I've fished the Davidson every now and then for the last couple years since I live about an hour and a half from there.
You heard right, it's one of the most technical rivers you'll fish...ever!
The Davidson is one of Trout Unlimited's top 100 rivers to fish in the US.
Honestly, my friend and I don't like to go up there that much. It's bout as close as you can get to a pay-pond, and it gets fished HEAVILY all year round. That's what makes it technical, like the other guys have described.
Fisherman are CONSTANTLY coming on that river, and unfortunately a lot who don't know what they're doing. Yes there are some HUGE fish in that river, but especially with the waters in the Carolinas being so down the last few years, the fish can easily see you, your line, your tippet, EVERYTHING!
You have to be very stealthy, use very small fluorocarbon tippet, let the fly hit the water well above the fish you're fishing to, and keep your line out of site as best you can from the fish. Being such a thin river (mainly right around the park entrance around the hatchery), this is all very hard to do.

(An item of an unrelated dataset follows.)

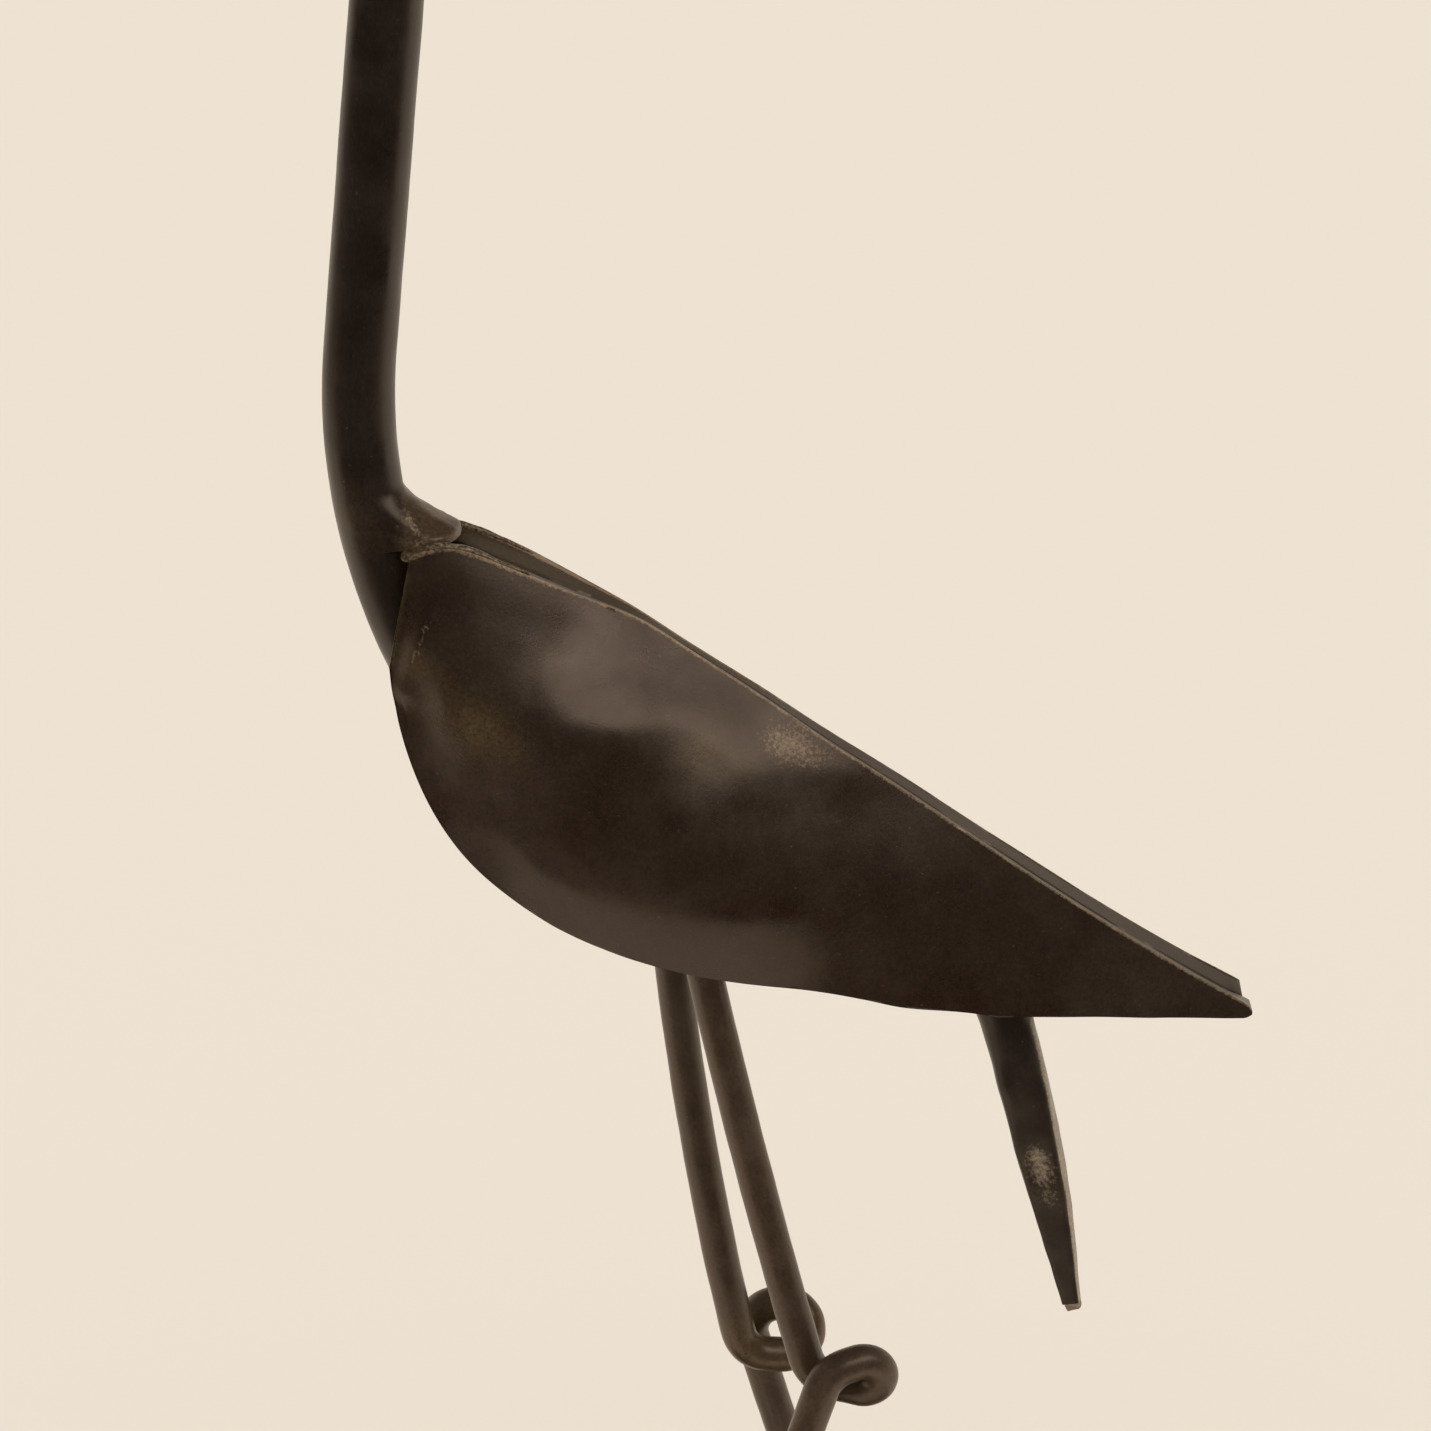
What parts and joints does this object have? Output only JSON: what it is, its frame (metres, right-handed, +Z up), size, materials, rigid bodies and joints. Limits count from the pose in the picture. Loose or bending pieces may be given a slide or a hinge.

You also have to be able to cast very delicately so that you don't splash the water when you land your line.
So just imagine doing all this...THEN you have to make sure your fly is the right size, color and pattern because they will hone in on very fine details.
If you want to become a better fisherman, that's the place to go. Get there as early as you can, preferably weekdays, or else you're going to be battling a lot of people for position on the river.
If you want to catch trout that behave more like a normal trout, I'd recommend the North Mills or East Fork of the French Broad in that area. The Chattooga is a good one too, but if you feel like making the trip...the Holston river in Tennessee is the f'ing gold mine! 5-6,000 fish per mile they say, but bring your big rod and your double haul casting cuz it's wide!